4. While researching or writing the book, were there any characters that surprised you in their development - or were there any characters for which you really felt sympathetic? 

Oh, Doc Holliday steals anything he shows up in. The movie TOMBSTONE, Costner's WYATT EARP (which doesn't properly start until Dennis Quaid as Doc Holliday appears), now TERRITORY—he's such a good character. He's dying and he knows it, and it kind of reduces the number of things he's afraid of. He's got one true love and one real friend, and that's just not enough.

Chu was a huge surprise. I'll leave it at that.
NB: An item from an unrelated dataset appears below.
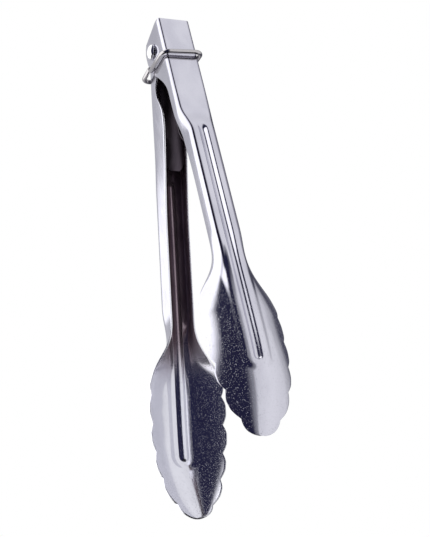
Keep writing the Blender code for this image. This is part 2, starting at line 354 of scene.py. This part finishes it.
def groove_depth(s, u):
    """Depth of the pressed groove: a rounded trough with round ends."""
    past_end = max(GROOVE_TOP_S + GROOVE_HALF_WIDTH - s, s - GROOVE_END_S + GROOVE_HALF_WIDTH, 0.0)
    distance = math.hypot(past_end, u)
    return ease(distance, GROOVE_FLOOR_HALF, GROOVE_HALF_WIDTH, GROOVE_DEPTH, 0.0)


def below_spine(s, u):
    """How far the scoop's bowl lies below the top of the spine, from none to all of it."""
    past_end = max(s - SPINE_END_S + SPINE_TOP_HALF, 0.0)
    return ease(math.hypot(past_end, u), SPINE_TOP_HALF, SPINE_FOOT_HALF, 0.0, SPINE_HEIGHT)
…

I feel sympathy for all the characters in this book, including the antagonists. Everyone in the Matter of Tombstone did what they did for good, sometimes even admirable, reasons. They meant to do the right thing. They all found out that in a crisis the right thing isn't necessarily outlined in flashing lights, and that sometimes a series of choices of what you thought were the right things leads straight to the worst possible outcome. Complex and morally ambiguous events and people. Great stuff. I hope I do them justice.


  1. What a great interview! Territory sounds fantastic! Hey, Happy New Year, too!

  2. Hey Carolyn. Happy New Year to you as well. I skipped Territory the first time around despite the buzz. Don't know why. Definitely plan to read it now.